«La population baigne dans un electrosmog constant»
Jean-Baptiste Seillière, spécialiste de la connectivité sans fil
«J’ai une antenne à 50 mètres de ma chambre à coucher. Il y a un sifflement constant. Comme si une ligne à haute tension traversait mon appartement.» C’est ainsi que Monica décrit les effets de l’arrivée de la 5G dans son quartier. C’était en février 2020. Depuis, cette habitante de Champel vit un cauchemar.
«J’ai des problèmes de sommeil, des vertiges, des maux de tête, de ventre. Je ressens un mal-être. J’ai vu plein de médecins: généraliste, dermatologue, cardiologue et neurologue. Ils sont incrédules et disent simplement qu’ils doivent faire des tests. En attendant, c’est la déprime! Je suis devenue irritable. Et moi qui étais très sociable, je préfère désormais être seule dans la nature.»
Qu’est-ce qui lui fait penser que la 5G est à l’origine de ses maux? «Aucun doute possible, affirme-t-elle. Mes problèmes de santé sont apparus soudainement à cette période. Et, dès que je quitte mon appartement et vais à la montagne, je me sens nettement mieux et dors bien mieux.» Au point que pour tenter de limiter le phénomène, elle a quitté sa chambre à coucher pour dormir dans le salon, protégé par un mur porteur.
Insomnies
Sa voisine Jeanne* a, quant à elle, opté pour un rideau métallisé, «qui protège un peu de ces ondes». Elle aussi explique que le cauchemar a débuté il y a un peu plus d’un an. «J’ai commencé à faire des insomnies. Je ne fermai plus l’œil de la nuit. Et en journée, c’est comme si j’avais un brouillard dans la tête.»
Et Monica de renchérir: «On a écrit aux autorités telles que le médecin cantonal et le conseiller d’Etat Antonio Hodgers. Ils n’en ont pas tenu compte. Ils parlent de modifications mineures.»
Pour faire entendre leur voix, elles ont créé avec d’autres habitants le Collectif contre les émissions nocives des antennes de téléphonie mobile 4G+ et 5G. Et ont lancé une pétition. Déplorant le fait que «certaines antennes ont été modifiées à l’insu des habitants sans débat démocratique préalable», les signataires demandent un retour à la situation antérieure et «le respect des six points de la Charte des médecins pour l’environnement, qui met les politiques en garde contre la nocivité de ces ondes».
Pas contre la modernité
Refusant d’être taxée de complotiste ou d’anti-modernité, Jeanne clame: «Je suis pour le progrès, pour Internet. Mais, je ne veux pas que ça me prenne la tête et me rende malade.» Elle poursuit: «Aujourd’hui, seuls les gens électrosensibles sont concernés, mais demain, avec la multiplication des antennes, il y en aura beaucoup plus. Vivrons-nous tous bientôt dans un micro-ondes géant?»

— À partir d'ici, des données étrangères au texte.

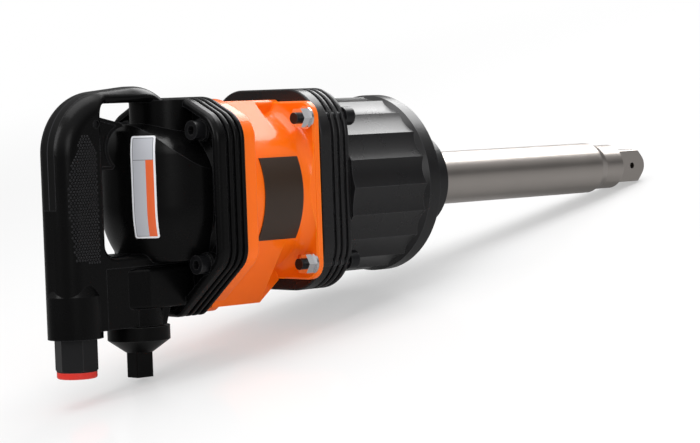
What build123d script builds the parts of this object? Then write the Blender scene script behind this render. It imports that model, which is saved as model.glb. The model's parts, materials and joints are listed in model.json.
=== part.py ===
from build123d import *
import math
import os

# Heavy-duty impact wrench with a D-handle and a long anvil, in millimetres.
# It is modelled in the tool's own frame: +X along the spindle towards the square drive, +Z up,
# XZ is the symmetry plane, and X = 0 is the front face of the hammer case's ring.
# Last, everything is laid down as the tool rests: on the reversing tab and the square drive.

# ---------------------------------------------------------------- driving dimensions
# lengths along the spindle, front to rear
CASE_LENGTH = 85.5            # ring face back to the front face of the case flange
CASE_FLANGE_LENGTH = 27.0
GASKET = 1.0
HOUSING_LENGTH = 68.5
HEAD_FLANGE_LENGTH = 25.0
GRIP_REACH = 80.0             # rear face of the head flange to the grip's centre line

# hammer case
RING_RADIUS = 64.7
RING_LENGTH = 12.0
RING_BACK_TAPER = 5.0
FLUTES = 20
FLUTE_RADIUS = 63.4
FLUTE_DEPTH = 1.5
CASE_WALL = 8.5
NOSE_RADIUS = 36.0
NOSE_LENGTH = 38.0
NOSE_CONE_LENGTH = 24.0
NOSE_WALL = 10.0
BUSHING_WALL = 5.0
CASE_FLANGE_SIDE = 7.8        # bolts' axes to the flange's flank
CASE_FLANGE_RISE = 20.6       # bolts' axes to the flange's top and bottom
CASE_FLANGE_CORNER = 34.0
RIB_PITCH = 5.6
RIB_GROOVE = 2.2
RIB_DEPTH = 2.4
RIB_COUNT = 3
RIB_SOFTNESS = 1.2            # rounding of the ribs' crests

# case bolts, a square pattern of M8
BOLT_LAND = 14.7              # barrel's surface out to the bolts' axes
BOLT_RADIUS = 4.0
BOLT_CLEARANCE = 0.4
BOLT_HEAD_RADIUS = 6.6
BOLT_HEAD_HEIGHT = 8.0
BOLT_TAIL = 3.5
NUT_ACROSS_FLATS = 13.0
NUT_HEIGHT = 6.8
WASHER_RADIUS = 8.0
WASHER_THICKNESS = 1.6
WASHER_ROOM = 1.0
NUT_POCKET_LENGTH = 14.0
HEX_KEY_ACROSS_FLATS = 6.0
HEX_KEY_DEPTH = 5.0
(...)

Un point de vue que partage Jean-Baptiste Seillière. Ce Genevois, spécialiste de la connectivité sans fil, a participé à une table ronde organisée à la demande de l’Assemblée nationale française en 2018 sur l’impact de l’électrosensibilité. «Ce qui ressortait explique-t-il, c’est le côté inadapté des normes internationales. Celles-ci définissent qu’en dessous de 60 volts par mètre, il n’y a aucun risque d’attraper un cancer de la peau. Seuls les effets thermiques ont été étudiés. Depuis 1998, la norme n’a pas bougé et les effets athermiques n’ayant pas été prouvés, on s’en fout.»
Aujourd’hui, il accompagne les pétitionnaires dans leur combat. Selon lui, les deux habitantes de Champel sont des «vigies, des sentinelles. Elles ne sont que la pointe de l’iceberg. La population baigne dans un electrosmog constant. Le déploiement insidieux de la 5G, en contournant sciemment et les moratoires et le principe de précaution, est le plus grand scandale sanitaire de tous les temps».